3. People who see Coatesville as the economic, transportation and social hub of Western Chester County.
 For one half century the slumlord/drug dealer coalition has been winning.
Part of the concentration of Section 8 housing in Coatesville is the reluctance of wealthy municipalities to accept Section 8 housing.
Below are some of Coatesville City Council President Ed Simpson's comments at Coatesville City Council Meeting on April 26, 2010, concerning subsidized housing and HUD:

“It seems like everything is funneled toward certain geographic areas. And what that does is goes against, I think, everything that HUD stands for which is; to try and eliminate segregation.  But right now what you are doing by funneling into certain areas. You’re basically segregating… I think we need to jump on this.”

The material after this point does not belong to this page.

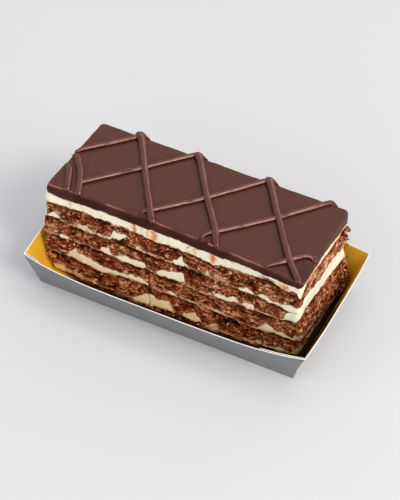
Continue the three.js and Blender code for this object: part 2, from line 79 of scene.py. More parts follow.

Listen to Ed Simpson’s comments here:
There absolutely IS discrimination in HUD housing in Chester County

Change is coming. HUD is waking up from its long sleep:

“As ProPublica documented in a series that ran late last year, the federal government has spent the last 45 years largely neglecting provisions of the Fair Housing Act that require it to take affirmative steps to eradicate housing segregation. The chief way to do that has been to cut off federal funds to communities that act in ways that maintain or increase housing segregation. But HUD never did.”
Until Now:
"The U.S. Department of Housing and Urban Development has accused Dallas, one of the nation’s largest cities, of violating civil rights law through housing practices that discriminated against black, Latino and disabled residents."